Exercise description: Reproduce the listing below without any change.
☆ ☆ ☆ ☆ ☆
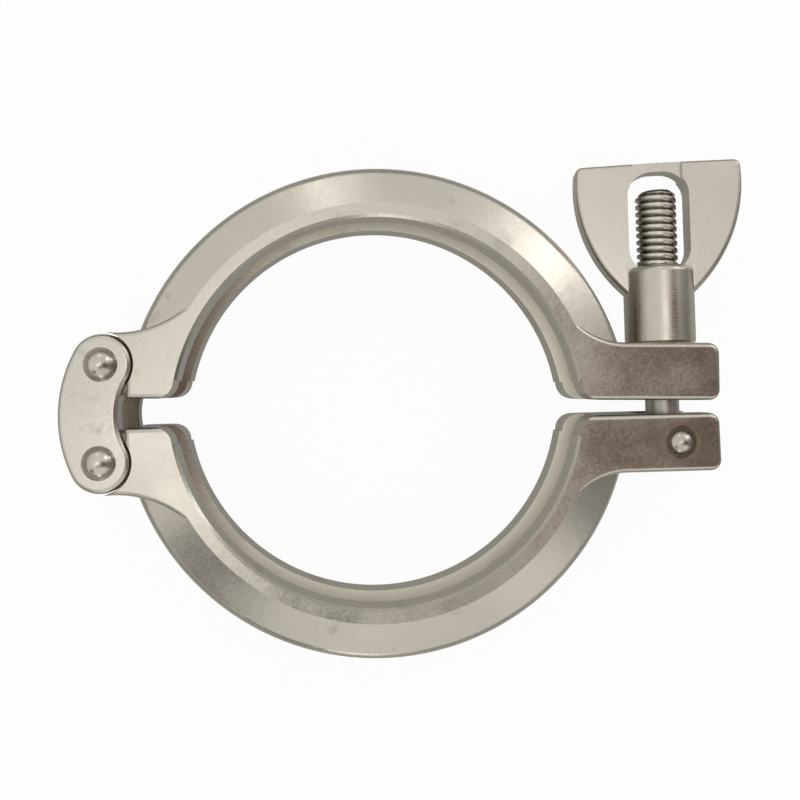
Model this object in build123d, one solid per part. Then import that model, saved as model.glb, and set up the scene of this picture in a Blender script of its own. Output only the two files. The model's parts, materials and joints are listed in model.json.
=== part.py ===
from build123d import *
import os
from math import cos, radians, sin, sqrt, tan

# Sanitary hinged clamp: two cast half rings with an inner ferrule groove, joined on the left by a
# double-pin hinge link and closed on the right by an eye bolt and a wing nut.
# The ring axis is Z.  The hinge is at -X, the ears are at +X, and the bolt points along +Y.
# The origin lies on the ring axis, halfway across the width.  All sizes are in millimetres.

# --- Half ring section -------------------------------------------------------------------------
bore_radius = 37.8        # inner edge of both lips
ring_wall = 10.1          # bore to rim
clamp_width = 17.5        # over the two lip faces
lip_band = 2.7            # flat part of each lip face, next to the bore
flank_angle = 20.0        # fall of the outer flank from the lip face towards the rim
rim_round = 2.2           # rounding between the flank and the rim
lip_round = 0.5           # rounding at the bore edge of each lip
groove_mouth = 7.6        # ferrule groove where it opens into the bore
groove_depth = 4.2        # bore to groove bottom
groove_angle = 20.0       # slope of each groove flank

# --- Where the two halves part -----------------------------------------------------------------
parting_setback = 3.85    # parting face above the centre line of its own half
parting_round = 3.4       # rounding of the inner corners at the parting faces
edge_round = 0.9          # rounding of the cast edges of ears and hinge lugs
upper_drop = 1.98         # centre of the upper half below the ring axis, with no ferrule inside
lower_tilt = 1.7          # turn of the lower half about the ring axis direction, degrees

# --- Ears --------------------------------------------------------------------------------------
ear_reach = 63.3          # centre of the half to the end of its ear
ear_height = 10.65        # parting face to the back of the ear
ear_scoop = 13.0          # concave curve from the back of the ear to the lip band
ear_corner = 2.0          # corners at the end of each ear

# --- Hinge -------------------------------------------------------------------------------------
hinge_reach = 51.1        # centre of the half to its hinge pin, along X
hinge_rise = 10.1         # centre of the half to its hinge pin, along Y
link_pitch = 18.1         # between the two hinge pins
link_lobe = 5.7           # radius of the link plate round each pin
link_bulge = 7.9          # outer edge of the link plate from the pin line
link_waist = 3.3          # inner edge of the link plate from the pin line
link_thickness = 3.1      # one link plate
link_edge_round = 1.0     # rounding of the outer edge of the link plate
tongue_radius = 5.3       # rounded end of the lug
tongue_side_gap = 0.15    # lug to link plate, each side
lug_relief = 6.1          # clearance radius of the lug shoulder round the pin
lug_corner = 4.8          # shoulder corner from the pin line
lug_scoop = 20.0          # concave curve from the lug to the lip band
hinge_shank = 2.5         # radius of the hinge rivet shank
hinge_head = 3.2          # radius of the hinge rivet head
hinge_dome = 2.0          # height of the hinge rivet head

# --- Eye bolt and its pin ----------------------------------------------------------------------
pin_inset = 7.1           # bolt pin to the end of its ear
bolt_lean = 1.0           # lean of the bolt towards the ring, degrees
bolt_radius = 3.97        # major radius of the thread
bolt_length = 48.6        # pin to the end of the bolt
bolt_chamfer = 0.8
eye_radius = 5.6
eye_thickness = 8.1
slot_side_gap = 0.3       # eye to fork, each side
slot_end_gap = 0.6        # bolt or eye to the closed end of its slot
slot_corner = 0.5         # rounding of the closed end of each slot
pin_shank = 2.1           # radius of the bolt pin
pin_head = 2.35
pin_dome = 1.35
pin_seat = 3.15           # radius of the recess round the pin head
pin_seat_depth = 0.7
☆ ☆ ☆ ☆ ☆
Output of the exercise:
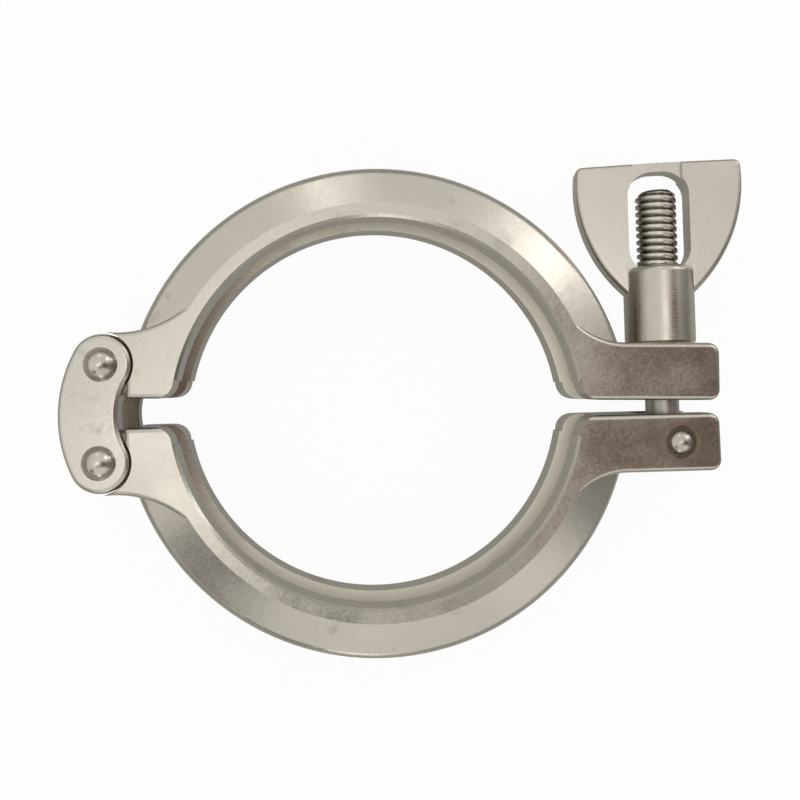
Model this object in build123d, one solid per part. Then import that model, saved as model.glb, and set up the scene of this picture in a Blender script of its own. Output only the two files. The model's parts, materials and joints are listed in model.json.
=== part.py ===
from build123d import *
import os
from math import cos, radians, sin, sqrt, tan

# Sanitary hinged clamp: two cast half rings with an inner ferrule groove, joined on the left by a
# double-pin hinge link and closed on the right by an eye bolt and a wing nut.
# The ring axis is Z.  The hinge is at -X, the ears are at +X, and the bolt points along +Y.
# The origin lies on the ring axis, halfway across the width.  All sizes are in millimetres.

# --- Half ring section -------------------------------------------------------------------------
bore_radius = 37.8        # inner edge of both lips
ring_wall = 10.1          # bore to rim
clamp_width = 17.5        # over the two lip faces
lip_band = 2.7            # flat part of each lip face, next to the bore
flank_angle = 20.0        # fall of the outer flank from the lip face towards the rim
rim_round = 2.2           # rounding between the flank and the rim
lip_round = 0.5           # rounding at the bore edge of each lip
groove_mouth = 7.6        # ferrule groove where it opens into the bore
groove_depth = 4.2        # bore to groove bottom
groove_angle = 20.0       # slope of each groove flank

# --- Where the two halves part -----------------------------------------------------------------
parting_setback = 3.85    # parting face above the centre line of its own half
parting_round = 3.4       # rounding of the inner corners at the parting faces
edge_round = 0.9          # rounding of the cast edges of ears and hinge lugs
upper_drop = 1.98         # centre of the upper half below the ring axis, with no ferrule inside
lower_tilt = 1.7          # turn of the lower half about the ring axis direction, degrees

# --- Ears --------------------------------------------------------------------------------------
ear_reach = 63.3          # centre of the half to the end of its ear
ear_height = 10.65        # parting face to the back of the ear
ear_scoop = 13.0          # concave curve from the back of the ear to the lip band
ear_corner = 2.0          # corners at the end of each ear

# --- Hinge -------------------------------------------------------------------------------------
hinge_reach = 51.1        # centre of the half to its hinge pin, along X
hinge_rise = 10.1         # centre of the half to its hinge pin, along Y
link_pitch = 18.1         # between the two hinge pins
link_lobe = 5.7           # radius of the link plate round each pin
link_bulge = 7.9          # outer edge of the link plate from the pin line
link_waist = 3.3          # inner edge of the link plate from the pin line
link_thickness = 3.1      # one link plate
link_edge_round = 1.0     # rounding of the outer edge of the link plate
tongue_radius = 5.3       # rounded end of the lug
tongue_side_gap = 0.15    # lug to link plate, each side
lug_relief = 6.1          # clearance radius of the lug shoulder round the pin
lug_corner = 4.8          # shoulder corner from the pin line
lug_scoop = 20.0          # concave curve from the lug to the lip band
hinge_shank = 2.5         # radius of the hinge rivet shank
hinge_head = 3.2          # radius of the hinge rivet head
hinge_dome = 2.0          # height of the hinge rivet head

# --- Eye bolt and its pin ----------------------------------------------------------------------
pin_inset = 7.1           # bolt pin to the end of its ear
bolt_lean = 1.0           # lean of the bolt towards the ring, degrees
bolt_radius = 3.97        # major radius of the thread
bolt_length = 48.6        # pin to the end of the bolt
bolt_chamfer = 0.8
eye_radius = 5.6
eye_thickness = 8.1
slot_side_gap = 0.3       # eye to fork, each side
slot_end_gap = 0.6        # bolt or eye to the closed end of its slot
slot_corner = 0.5         # rounding of the closed end of each slot
pin_shank = 2.1           # radius of the bolt pin
pin_head = 2.35
pin_dome = 1.35
pin_seat = 3.15           # radius of the recess round the pin head
pin_seat_depth = 0.7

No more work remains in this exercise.